Tina is slowly adjusting herself, but still gets very anxious when we leave her alone in our casita. We are slowly helping her get used to the idea, and have also secured several dog-sitters in the neighborhood. She seems quite content in the bigger picture, and it's hard to imagine taking the poor old girl back on the road. We hope she can enjoy this respite, however long it lasts, and then join us again when the time comes to move on.
Yesterday, a package was awaiting us on our front porch: a lovely plant sent by my thoughtful family who conspired together in order to grace our new home with a touch of beauty. We are so grateful to them for their thoughtfulness, and the flowers are happily ensconced on our kitchen table, brightening up the room and bringing the faces of beloved and far away family to mind every time we look at them.
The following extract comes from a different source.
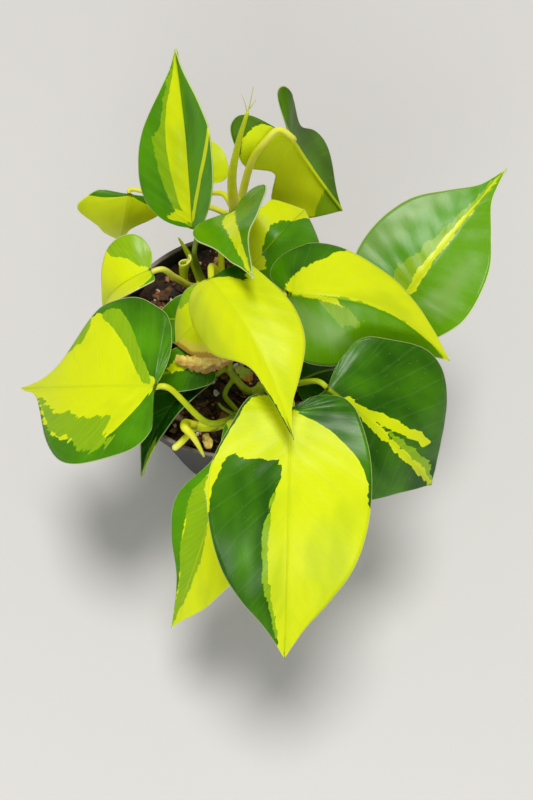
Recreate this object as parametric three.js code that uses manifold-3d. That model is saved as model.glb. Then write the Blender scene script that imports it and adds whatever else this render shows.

Even though being in the city and leaving the open road has been difficult in some ways, there is also much comfort in stretching out in our casita, doing yoga and exercising right on our own carpet, and making meals without bumping into one another. We also have readily available chemical-free laundry facilities at our disposal, a commercial kitchen from which we can borrow any implements we might need, a shady courtyard next to a bubbling fountain where we can read and relax, and the community exercise room and living room. We're very grateful for this chance to live in community, and doubly grateful that folks here at The Commons have made this little neighborhood relatively safe for us in terms of our chemical sensitivity.
When it comes to activities, there is so much happening here in Santa Fe, and we actually need to pick and choose from an enormous variety of things to do. This weekend, we'll attend The Madrid Gypsy Festival in the nearby town of Madrid, and also meet with several new acquaintances for some food and conversation. The calendar is indeed filling up, and we're pleased that we're connecting with people and things to do so readily.
Meanwhile, I am looking for nursing work, applying for jobs, and working with my mind when it struggles with this recent radical lifestyle change. I'm trying to keep my "traveler's mind" intact, approaching our time here in the city as just another extension of our journey, even though there's a part of me that wonders if the journey is really over. Still, I know in my heart that the journey is indeed still in process, and whether we're in Santa Fe for two months or nine months, the adventure doesn't have to meet its demise just because our rig is parked and we're sleeping in a house that doesn't roll.
These last seven months have been amazing, and I feel that I've grown a great deal in the process. Leaving our home, friends, family, familiar haunts, New England and the East Coast was not easy---in fact, it was the hardest thing I've ever done. But 10,000 miles can change a person's outlook and sense of their own place in the world, and I feel that being in the West is an opportunity to redefine myself on many levels and jettison those things about myself that no longer serve. This adjustment period has been admittedly difficult, and I am still feeling some pangs and pains during the process. Still, I can't deny that a break from the road was in order, and we've landed in a safe place where we can stretch our legs, make new friends, have some fun, earn some money, and enjoy a sense of community for whatever amount of time feels right.